Les mille-pattes (Myriapoda) comprennent les symphyles, les pauropodes, les chilopodes et les diplopodes. Les symphyles vivent principalement dans la couche supérieure du sol, sous des tas de fumier et sous des pierres. Ils absorbent alors des parties végétales vivantes ou en décomposition. Les pauropodes privilégient les centimètres supérieurs des sols humifères meubles et se nourrissent des filaments mycéliens. On retrouve les diplopodes dans le sol ou le bois décomposé, où ils ingèrent des déchets végétaux (fig. 10).
Les chilopodes (Chilopoda) font partie des mille-pattes. Ce sont des prédateurs qui vivent en général dans le feuillage, sous des pierres, dans du bois pourri, ou cachés dans la terre (fig. 11).
Les pseudoscorpions (Pseudoscorpiones) font partie des arachnides et ne mesurent que quelques millimètres. On les retrouve surtout dans le sol, plus précisément sous les feuilles, dans les mousses et sur les filaments mycéliens, ainsi que sous l’écorce lâche des arbres (fig. 12). À l’aide de leurs pinces, certains pseudoscorpions peuvent s’agripper à une patte ou au poil d’un insecte volant, et parcourir ainsi de grandes distances.
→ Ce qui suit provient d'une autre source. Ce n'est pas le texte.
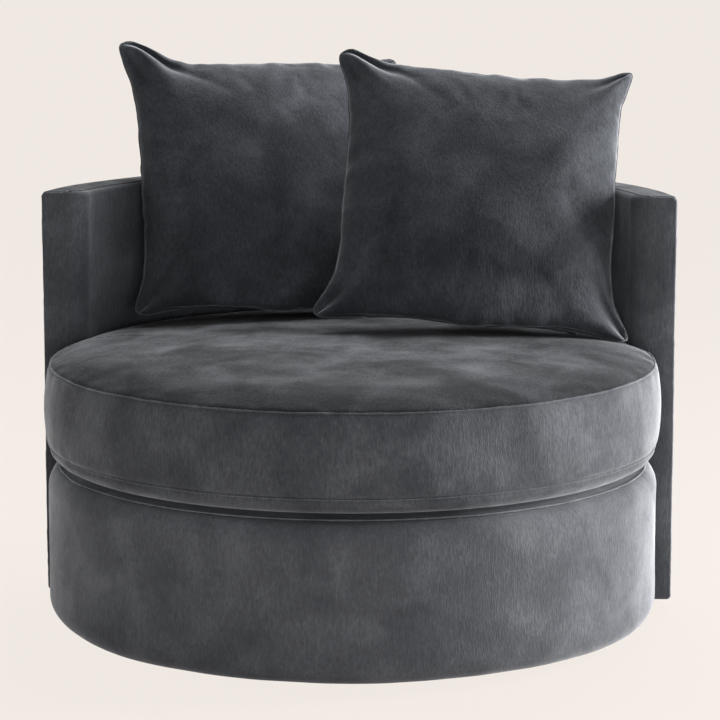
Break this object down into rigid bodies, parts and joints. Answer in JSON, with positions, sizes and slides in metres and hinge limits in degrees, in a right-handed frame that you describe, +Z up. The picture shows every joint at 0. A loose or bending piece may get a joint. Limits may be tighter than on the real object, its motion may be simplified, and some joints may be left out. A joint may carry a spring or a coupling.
{
  "type": "swivel cuddle chair",
  "caption": "Wide round swivel lounge chair with a drum base, wrap-around back and arms, a thick round seat cushion and loose scatter pillows.",
  "frame": {"origin": "floor level at the swivel axis, the middle of the plinth's glides", "axes": "+Z up along the swivel axis, -Y the way the chair faces, +X to the right as seen from the front"},
  "size_m": [1.1574, 1.1414, 1.0118],
  "materials": {
    "velvet": "slate grey cotton velvet, brushed short pile",
    "foam": "cut upholstery foam",
    "fibre": "loose polyester fibre",
    "webbing": "woven elastic webbing",
    "lining_cloth": "black non-woven cloth",
    "plywood": "sanded birch plywood",
    "painted_plinth": "black lacquered plywood",
    "zinc_steel": "zinc plated steel",
    "zip_metal": "dark lacquered zinc slider",
    "zip_nylon": "dark nylon coil on tape",
    "glide_plastic": "moulded nylon"
  },
  "bodies": {
    "base": {"floor_glides": "glide_plastic", "plinth_disc": "painted_plinth", "turntable_lower_plate": "zinc_steel", "turntable_lower_screws": "zinc_steel", "turntable_balls": "zinc_steel", "turntable_ball_cage": "zinc_steel", "pivot_bolt": "zinc_steel", "pivot_nut": "zinc_steel"},
    "chair": {"base_cover": "velvet", "base_floor_board": "plywood", "base_front_foam": "foam", "base_posts": "plywood", "base_skin_board": "plywood", "base_tacking_ring": "plywood", "base_top_ring": "plywood", "deck_cover": "velvet", "deck_foam": "foam", "dust_cover": "lining_cloth", "frame_bolts": "zinc_steel", "frame_tee_nuts": "zinc_steel", "inside_back_cover": "velvet", "left_arm_facing": "velvet", "left_arm_front_board": "plywood", "left_arm_front_pad": "foam", "outside_back_cover": "velvet", "right_arm_facing": "velvet", "right_arm_front_board": "plywood", "right_arm_front_pad": "foam", "top_border_cover": "velvet", "turntable_upper_plate": "zinc_steel", "turntable_upper_screws": "zinc_steel", "wall_bottom_rail": "plywood", "wall_inner_foam": "foam", "wall_inner_liner": "plywood", "wall_lower_posts": "plywood", "wall_middle_rail": "plywood", "wall_outer_liner": "plywood", "wall_top_pad": "foam", "wall_top_rail": "plywood", "wall_upper_posts": "plywood", "wall_wadding": "fibre", "webbing_across": "webbing", "webbing_along": "webbing"},
    "seat_cushion": {"seat_band": "velvet", "seat_bottom_panel": "velvet", "seat_fibre_wrap": "fibre", "seat_foam_core": "foam", "seat_top_panel": "velvet", "seat_zip_chain": "zip_nylon"},
    "left_pillow": {"left_pillow_back_panel": "velvet", "left_pillow_filling": "fibre", "left_pillow_front_panel": "velvet", "left_pillow_zip_chain": "zip_nylon"},
    "right_pillow": {"right_pillow_back_panel": "velvet", "right_pillow_filling": "fibre", "right_pillow_front_panel": "velvet", "right_pillow_zip_chain": "zip_nylon"},
    "left_pillow_zip": {"left_pillow_zip_slider": "zip_metal"},
    "right_pillow_zip": {"right_pillow_zip_slider": "zip_metal"},
    "seat_zip": {"seat_zip_slider": "zip_metal"}
  },
  "joints": [
    {"name": "swivel", "type": "hinge", "parent": "base", "child": "chair", "pos_m": [0, 0, 0], "axis": [0, 0, 1], "continuous": true},
    {"name": "seat_cushion_lift", "type": "slide", "parent": "chair", "child": "seat_cushion", "axis": [0, 0, 1], "range_m": [0, 0.3]},
    {"name": "left_pillow_lift", "type": "slide", "parent": "seat_cushion", "child": "left_pillow", "axis": [0, 0, 1], "range_m": [0, 0.3]},
    {"name": "right_pillow_lift", "type": "slide", "parent": "seat_cushion", "child": "right_pillow", "axis": [0, 0, 1], "range_m": [0, 0.3]},
    {"name": "left_pillow_zip_run", "type": "hinge", "parent": "left_pillow", "child": "left_pillow_zip", "pos_m": [-0.00243, -0.3462, -0.84816], "axis": [-0.3072, 0.8581, -0.4115], "range_deg": [-13.7, 0]},
    {"name": "right_pillow_zip_run", "type": "hinge", "parent": "right_pillow", "child": "right_pillow_zip", "pos_m": [0.14619, -0.56703, -0.83383], "axis": [-0.0931, 0.9008, -0.4242], "range_deg": [-13.7, 0]},
    {"name": "seat_zip_run", "type": "hinge", "parent": "seat_cushion", "child": "seat_zip", "pos_m": [0, 0, 0], "axis": [0, 0, 1], "range_deg": [-108.32, 0]}
  ]
}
Les diploures (Diplura) relèvent des hexapodes. Ils vivent dans le sol, ainsi que sous des pierres, du feuillage ou des morceaux d’écorce. On rencontre aussi certaines espèces dans la mousse, les autres sont des animaux cavernicoles. De façon générale, ils aiment l’humidité et sont photophobes. Certains diploures chassent les collemboles et sont ainsi prédateurs; d’autres espèces s’alimentent de matériau organique dans le sol ou de filaments mycéliens.
Larves de diptères (Diptera) et de coléoptères (Coleoptera): de nombreuses larves de diptères et de coléoptères vivent dans la litière et dans le sol jusqu’à leur nymphose, ce qui peut durer de une à plusieurs années. Elles se nourrissent de substances organiques très variées (fig. 13).
Les isopodes (Isopoda) sont des crustacés de la classe des malacostracés. La plupart des isopodes sont herbivores et figurent donc parmi les décomposeurs primaires sur le plan biologique (fig. 14). Les branchies, organes respiratoires, se situent au niveau des pattes arrière. Différentes espèces présentent toutefois divers niveaux d’adaptation à la vie sur terre ferme. À la respiration branchiale s’ajoutent ainsi, chez certaines espèces, d’autres organes respiratoires tels que les trachées ou les poumons. Comme les isopodes doivent en permanence maintenir humides leurs lames operculaires délicates, ils privilégient les habitats humides. Leurs mandibules leur permettent d’ingérer du feuillage et du bois mort.